The clearest solution for relieving this kind of pressure may also be the most difficult. Too many cities burn coal as a source of energy, Yang said. Central policy, such as changing the tax on coal from volume-based to price-based, could encourage a slower consumption rate of the fuel. On a more local level, cities should build central steam-generating facilities that would replace the small, often inefficient coal-fired boilers that companies uses to generate power, Yang said.
That’s a slow process. And Yang pointed out that the rate at which the country burns coal is only speeding up. Another method is to relocate factories to other areas. In 2008, the central-level Ministry of Commerce said it would promote moving heavy industry from coastal areas to central and western regions. Shanghai has been doing that, albeit at a lethargic pace. In 2012, Baosteel Group, which reportedly produced 6% of Shanghai’s industrial output that year, said it would begin to transfer some factories to underdeveloped areas of the country with the hope of cutting local emissions.
Reform-minded officials in Shanghai should leverage the influential free trade zone to upgrade factories or move more of them out of the city, Sun said.

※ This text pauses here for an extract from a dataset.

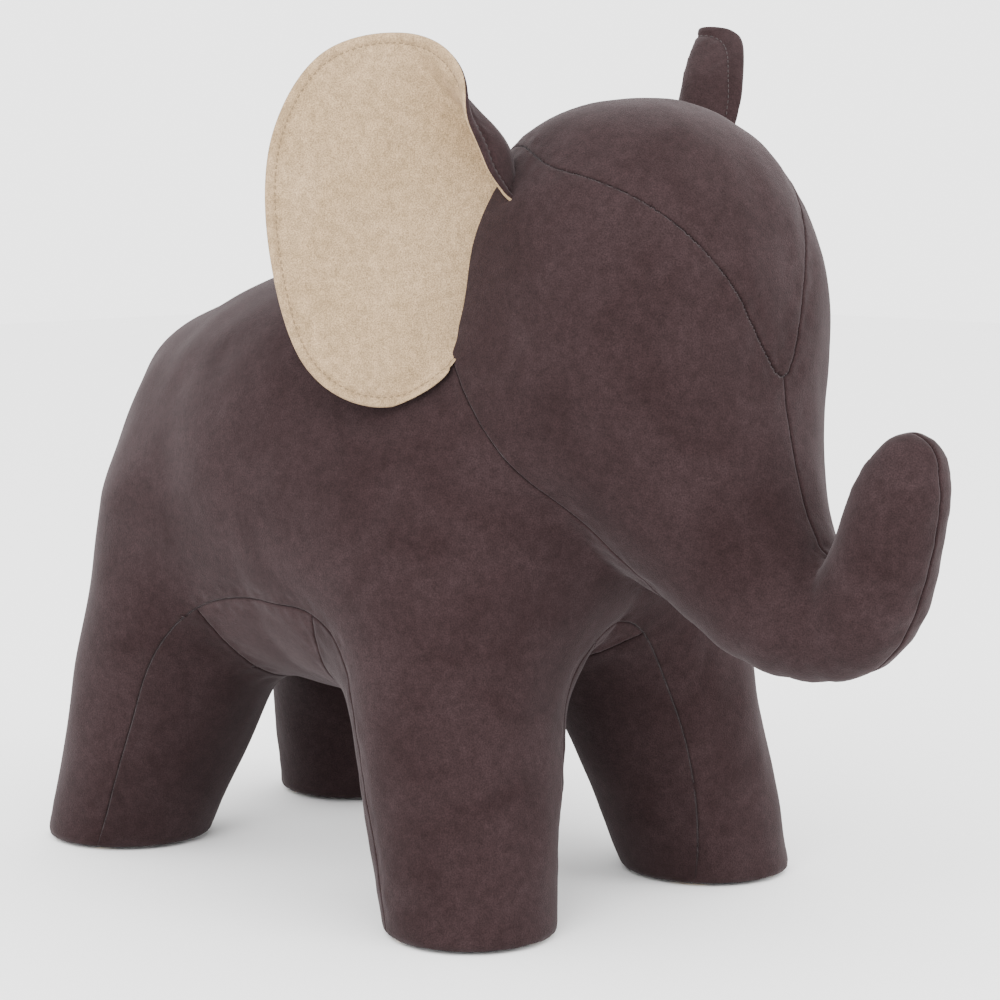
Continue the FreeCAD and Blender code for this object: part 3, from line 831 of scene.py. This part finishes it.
def ear_place(flat, side):
    """Where points of the flat ear are once it is folded and sewn on."""
    sign = dict(SIDES)[side]
    u, z = flat[:, 0], flat[:, 1]
    fold = station(z, FOLD_HEIGHTS, FOLD_PLACES[side])
    turn = np.radians(station(z, FOLD_HEIGHTS, FOLD_TURNS[side])) * np.clip((z - FOLD_LOW) / FOLD_FADE, 0, 1)
    beyond = np.maximum(fold - u, 0)
    bent = np.minimum(beyond, FOLD_RADIUS * turn)
    rest = beyond - bent
    back = FOLD_RADIUS * np.sin(bent / FOLD_RADIUS) + rest * np.cos(turn)
    ahead = FOLD_RADIUS * (1 - np.cos(bent / FOLD_RADIUS)) + rest * np.sin(turn)
    out = np.maximum(u, fold) - back
    rise = np.clip((z - LIFT_LOW) / (LIFT_HIGH - LIFT_LOW), 0, 1)
    z = z + LIFT[side] * rise * rise * (3 - 2 * rise)
    rise = np.clip((z - LEAN_LOW) / (LEAN_HIGH - LEAN_LOW), 0, 1)
    ahead = ahead + LEAN[side] * rise
    spots = np.stack([u, flat[:, 1], np.zeros(len(u))], 1)
    ahead = ahead + 1.6 * uneven(spots, 120, 5 + sign) + 0.35 * uneven(spots, 40, 8 + sign)
    x = EAR_ROOT[0] + out * EAR_OUT[0] + ahead * EAR_OUT[1]
    y = EAR_ROOT[1] + out * EAR_OUT[1] - ahead * EAR_OUT[0]
    return np.stack([x, sign * y, z], 1)


def ear_frame(flat, side):
    """Places on the middle of the ear, kept off the head, and which way its front faces."""
    place = ear_place(flat, side)
    wide = ear_place(flat + (0.5, 0), side) - ear_place(flat - (0.5, 0), side)
    tall = ear_place(flat + (0, 0.5), side) - ear_place(flat - (0, 0.5), side)
    front = np.cross(tall, wide) * -dict(SIDES)[side]
    front /= np.linalg.norm(front, axis=1)[:, None]
    depth = animal_field(place)
    away = slope(animal_field, place)
    away /= np.linalg.norm(away, axis=1)[:, None]
    # the sewn edge lies just under the skin; the free flap stays clear of it
    u, z = flat[:, 0], flat[:, 1]
    free = np.clip((z - FLAP["low"]) / FLAP["low_fade"], 0, 1)
    free = free * np.clip((FLAP["out"] - u) / FLAP["out_fade"], 0, 1)
    free = np.maximum(free, np.clip((FLAP["corner"] - z) / FLAP["corner_fade"], 0, 1))
    least = free * (TUCK + CLEARANCE) - TUCK
    return place + away * np.clip(least - depth, 0, None)[:, None], front


def evenly(stations, count):
    """That many points evenly spaced round a smooth closed curve."""
    s = np.array(stations, float)
    dense = through(np.vstack([s[-1], s, s[:2]]), 24)
    along = np.concatenate([[0], np.cumsum(np.linalg.norm(np.diff(dense, axis=0), axis=1))])
    marks = np.linspace(0, along[-1], count, endpoint=False)
    return np.stack([np.interp(marks, along, dense[:, 0]), np.interp(marks, along, dense[:, 1])], 1)


def half_thickness(edge_gap, flat):
    """Half the ear's thickness at that distance from its outline."""
    rim = RIM["half"] * np.sqrt(1 - (1 - np.clip(edge_gap / RIM["half"], 0, 1)) ** 2)
    dip = 1.5 * np.exp(-((edge_gap - RIM["stitch"]) / 1.5) ** 2)
    rise = np.clip((edge_gap - RIM["stitch"]) / RIM["pad_reach"], 0, 1)
    pad = (RIM["pad_half"] - RIM["half"]) * rise * rise * (3 - 2 * rise)
    spots = np.stack([flat[:, 0], flat[:, 1], np.zeros(len(flat))], 1)
    puckers = 0.3 * uneven(spots, 9, 12) * np.exp(-((edge_gap - 10) / 5) ** 2)
    return rim - dip + pad + puckers


def ear_grid():
    """The flat ear as rings from the outline to the centre, with each point's distance to the outline."""
    outline = evenly(EAR_OUTLINE, EAR_STEPS)
    centre = np.array(EAR_CENTRE, float)
    reach = np.linalg.norm(outline - centre, axis=1)[:, None]
    inward = (centre - outline) / reach
    rings = [outline + inward * gap for gap in RINGS]
    last = rings[-1]
    for number in range(1, INNER_RINGS):
        rings.append(last + (centre - last) * (number / INNER_RINGS))
    flat = np.vstack(rings + [centre[None]])
    lines = np.stack([outline, np.roll(outline, -1, axis=0)], 1)
    lines = np.concatenate([lines, np.zeros((len(lines), 2, 1))], 2)
    spots = np.concatenate([flat, np.zeros((len(flat), 1))], 1)
    return flat, distance_to(lines, spots, 60), len(rings)


def ring_faces(first, last, start=0):
    """Triangles between rings, counted from ring `first`, closing on the centre point after ring `last`."""
    made = []
    around = np.arange(EAR_STEPS)
    following = (around + 1) % EAR_STEPS
    for ring in range(first, last):
        a, b = ring * EAR_STEPS + around, ring * EAR_STEPS + following
        made += [np.stack([a, b, b + EAR_STEPS], 1), np.stack([a, b + EAR_STEPS, a + EAR_STEPS], 1)]
    a, b = last * EAR_STEPS + around, last * EAR_STEPS + following
    centre = np.full(EAR_STEPS, (last + 1) * EAR_STEPS)
    made.append(np.stack([a, b, centre], 1))
    return np.vstack(made)


def thread_along(route, outward, radius=0.42, stitch=3.3, pitch=4.6):
    """Stitches of thread lying along a closed route of points, each end diving into the cloth."""
    steps = np.linalg.norm(np.roll(route, -1, axis=0) - route, axis=1)
    along = np.concatenate([[0], np.cumsum(steps)])
    closed, out = np.vstack([route, route[:1]]), np.vstack([outward, outward[:1]])
    vertices, sides = [], []
    for start in np.arange(0, along[-1] - stitch, pitch):
        marks = start + stitch * np.array([0, 0.2, 0.5, 0.8, 1])
        spine = np.stack([np.interp(marks, along, closed[:, k]) for k in range(3)], 1)
        lift = np.stack([np.interp(marks, along, out[:, k]) for k in range(3)], 1)
        spine = spine + lift * np.array([-0.5, 0.15, 0.3, 0.15, -0.5])[:, None]
        forward = spine[-1] - spine[0]
        forward /= np.linalg.norm(forward)
        across = np.cross(forward, lift[2])
        for place in spine:
            for turn in np.arange(5) * 2 * math.pi / 5:
                vertices.append(place + radius * (across * math.cos(turn) + lift[2] * math.sin(turn)))
        base = len(vertices) - 25
        for ring in range(4):
            for k in range(5):
                a, b = base + ring * 5 + k, base + ring * 5 + (k + 1) % 5
                sides += [(a, b, b + 5), (a, b + 5, a + 5)]
    return np.array(vertices), np.array(sides)


def make_ear(side, sign, grid):
    flat, edge_gap, ring_count = grid
    middle_place, front = ear_frame(flat, side)
    half = half_thickness(edge_gap, flat)[:, None]
    whole = ring_faces(0, ring_count - 1)
    inner = [number for number, gap in enumerate(RINGS) if gap > 8.5][0]
    core = ring_faces(inner, ring_count - 1)
    flip = slice(None, None, sign)
    front_skin, back_skin = middle_place + front * half, middle_place - front * half
    front_cloth = object_from("velour_ear_front_" + side, front_skin, whole[:, flip], BEIGE)
    back_cloth = object_from("velour_ear_back_" + side, back_skin, whole[:, ::-1][:, flip], TAUPE)
    pieces = [(front_cloth, "beige_velour"), (back_cloth, "taupe_velour")]
    for piece, _ in pieces:
        thicken(piece, EAR_CLOTH)
    core_half = np.maximum(half - 1.1, 0.3)
    shift = len(flat)
    around = inner * EAR_STEPS + np.arange(EAR_STEPS)
    following = inner * EAR_STEPS + (np.arange(EAR_STEPS) + 1) % EAR_STEPS
    wall = np.vstack([np.stack([following, around, around + shift], 1),
                      np.stack([following, around + shift, following + shift], 1)])
    both = np.vstack([core, core[:, ::-1] + shift, wall])[:, flip]
    layers = np.vstack([middle_place + front * core_half, middle_place - front * core_half])
    used, numbers = np.unique(both, return_inverse=True)
    pad = object_from("wadding_ear_" + side, layers[used], numbers.reshape(-1, 3), FOAM)
    pieces.append((pad, "foam"))
    stitch_ring = RINGS.index(RIM["stitch"])
    row = slice(stitch_ring * EAR_STEPS, (stitch_ring + 1) * EAR_STEPS)
    for skin_points, way, name, material in ((front_skin, front, "front", BEIGE_THREAD),
                                             (back_skin, -front, "back", TAUPE_THREAD)):
        v, f = thread_along(skin_points[row], way[row])
        pieces.append((object_from("stitching_ear_%s_%s" % (name, side), v, f, material), None))
    for piece, finish in pieces:
        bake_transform(piece)
    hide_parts("ear_front_" + side)
    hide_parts("ear_back_" + side)
    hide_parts("ear_pad_" + side)


flat_ear = ear_grid()
for side, sign in SIDES:
    make_ear(side, sign, flat_ear)

# --------------------------------------------------------------------------------------- tail

# x, z, radius from inside the rump to the tip
TAIL = [(-338, 349, 9), (-352, 342, 9), (-362, 322, 8.4), (-366, 290, 8.0), (-368, 262, 8.6),
        (-369, 244, 11.5), (-368, 233, 8.0)]


def tail_field(p):
    stations = curve_points(TAIL, 4)
    found = None
    for (x0, z0, r0), (x1, z1, r1) in zip(stations, stations[1:]):
        piece = round_cone(p, (x0, 0, z0), (x1, 0, z1), r0, r1)
        found = piece if found is None else np.minimum(found, piece)
    # a seam runs down each side, and a wrapped neck sets off the tuft
    seam = 0.9 * np.exp(-((p[..., 0] + 366) / 1.6) ** 2) * np.clip((p[..., 2] - 236) / 10, 0, 1)
    neck = 1.3 * np.exp(-((p[..., 2] - 259) / 2.6) ** 2)
    return found + seam + neck


p, f = mesh_of(tail_field, 2.0, (-384, -16, 216), (-320, 16, 366))
tail = object_from("velour_tail", settle([tail_field], p, 2), f, TAUPE)
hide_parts("tail")
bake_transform(tail)

# ---------------------------------------------------------------- frame, feet and steel parts

FINISHES = [("base_board", PLY_FLAT), ("foot_disc", PLY_FLAT), ("spine_board", PLY_LONG),
            ("head_board", PLY_LONG), ("rear_rib", PLY_CROSS), ("front_rib", PLY_CROSS),
            ("leg_post", PINE), ("foot_pad", FELT), ("neck_bracket", STEEL), ("leg_bolts", STEEL),
            ("leg_washers", STEEL), ("screws", STEEL), ("bracket_bolts", STEEL)]
for node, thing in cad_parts.items():
    for word, finish in FINISHES:
        if word in node:
            thing.data.materials.clear()
            thing.data.materials.append(finish)

# --------------------------------------------------------------------------- floor and light

floor_mesh = bpy.data.meshes.new("floor")
FLOOR = 6.0
corners = [(x * FLOOR, y * FLOOR, 0) for x, y in ((-1, -1), (1, -1), (1, 1), (-1, 1))]
floor_mesh.from_pydata(corners, [], [(0, 1, 2, 3)])
floor = bpy.data.objects.new("floor", floor_mesh)
bpy.context.scene.collection.objects.link(floor)
paint = bpy.data.materials.new("floor_paint")
paint.use_nodes = True
paint.node_tree.nodes["Principled BSDF"].inputs["Base Color"].default_value = (0.93, 0.93, 0.93, 1)
paint.node_tree.nodes["Principled BSDF"].inputs["Roughness"].default_value = 0.9
floor_mesh.materials.append(paint)

world = bpy.data.worlds.new("studio")
world.use_nodes = True
world.node_tree.nodes["Background"].inputs["Color"].default_value = (1, 1, 1, 1)
world.node_tree.nodes["Background"].inputs["Strength"].default_value = 3.2
bpy.context.scene.world = world


def softbox(name, place, aim, size, power):
    light = bpy.data.lights.new(name, "AREA")
    light.shape = "SQUARE"
    light.size = size
    light.energy = power
    made = bpy.data.objects.new(name, light)
    made.location = place
    made.rotation_euler = (Vector(aim) - Vector(place)).to_track_quat("-Z", "Y").to_euler()
    bpy.context.scene.collection.objects.link(made)


softbox("key", (1.2, -2.6, 2.2), (0, 0, 0.3), 1.6, 80)
softbox("fill", (2.6, 1.0, 1.6), (0, 0, 0.3), 1.6, 35)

Powerful planners will need to turn their attention to the research coming out of Chinese institutions. Just as China’s central government has recently emphasized the market’s role in financial services, it must learn to recognize the role the market plays in building cities, Pan said. Shanghai will also need to coordinate with surrounding cities to lessen urban sprawl, Yang noted.
There’s a lot riding on the city’s transformation. As banks and financial towers continue to rise in Shanghai, local officials will need to make sure pollution levels are ever falling.